Digamos que no fue tan difícil recordar que Jorge había sido
uno de sus compañeros de trabajo en aquella primaria de Soldati, en esos años posteriores
al segundo hijo, cuando se hizo más rechinante la relación, se retardaron los
besos matinales y los esporádicos encuentros sexuales de la noche cesaron para
siempre. Siempre sospechó de que ahí había pasado algo más, pero como siempre superaron -¿seguro?- esa crisis y fortalecieron la relación.
No tenía que ser un científico nuclear para darse cuenta que en su
memoria, su -¿suya?- mujer y compañera de toda una vida lo había enrocado por
el hombre, el amor que más felicidad le dió y que había elegido pasar el resto
de sus días abrazada al amor, defendiéndose de la angustia de morira su lado.
El día que se dió cuenta sintió que el muerto era él. Tan
lejos no estaba de la realidad, al menos en lo que quedaba de energía vital en
el cerebro y la sensibilidad afectiva de ella, de alguna forma el viejo José había muerto. Pasó por
todas las fases que los manuales psiquiátricos ennumeran para estos casos y
sólo encontró sosiego cuando dejó de aferrarse a lo que debía ser y recuperó
del fondo de sí mismo, como lo hizo toda la vida, una enseñanza de esas que contó
mil veces a los niños y niñas que lo tuvieron de docente.
Pensó que los esquimales, como los lobos, tenían más
sabiduría en sus costumbres de las que los científicos europeos y civilizados
les habían concedido en sus narraciones.
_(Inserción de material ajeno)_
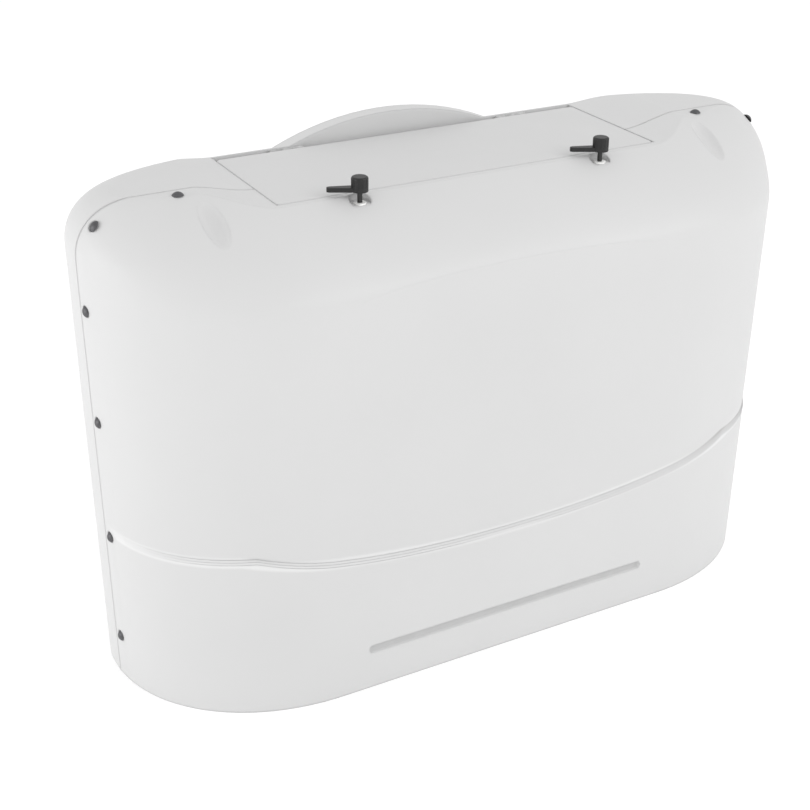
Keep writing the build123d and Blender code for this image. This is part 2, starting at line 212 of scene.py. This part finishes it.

Pensó que quizás la costumbre inuit de
“abandonar” a los ancianos a su suerte para que no entorpezcan la lucha por
sobrevivir de la tribu no necesariamente tenía esa única y miserable
interpretación.
Los antropólogos y naturalistas del género humano deben
estar equivocados. No anduvimos tres millones y medio de años vagando por el
planeta, luchando coco a codo, igualados en nuestra eterna lucha contra la
miseria y el medio ambiente para terminar echando a nuestros seres queridos a
una muerte cierta como antídoto para administrar mejor nuestros recursos. No es
lógico, no suena a nosotros. Es un razonamiento propio de banqueros, no de
caminantes, cazadores y recolectores, amantes, padres, madres e hijos.
No somos lobos en un sentido metafórico, pensó, somos como los lobos de verdad, esos seres hermosos que viven toda su vida en una manada igualitaria hasta que nos convertimos en un problema y solitos solitos salimos al bosque a seguirla hasta el final sin joder a nadie.
Y entonces, decidió aceptar el balance de su compañera de vida y ser Jorge, decidió que no iba a
contradecir más reivindicando no sé qué superfluo derecho de identidad y grantías constitucionales. Se hizo cargo de sus errores, de sus
defectos, en suma, se dió cuenta que su balance nunca cerraba porque había
“estado” toda una vida con ella y que no podía agregarle “amor” a ninguna de
las remanidas veces que se refería a su pareja sin que alguna extraña
incomodidad en su cerebro le indicase que no estaba siendo del todo honesto.
Y comprendió que si la había amado debía ser el mejor
Jorge que pudiera ser, aceptar el enroque sin falsas hipocresías ni titubeos.
Y dicen los vecinos de la clínica que los conocieron que no
hubo pareja más feliz ni enamorada hasta el día que ella falleció.
Después, a Jorge, como todos lo conocían, nadie lo volvió a
ver.
De a poco uno se va acostumbrando... a ese amor tan falto de amor y consecuencia.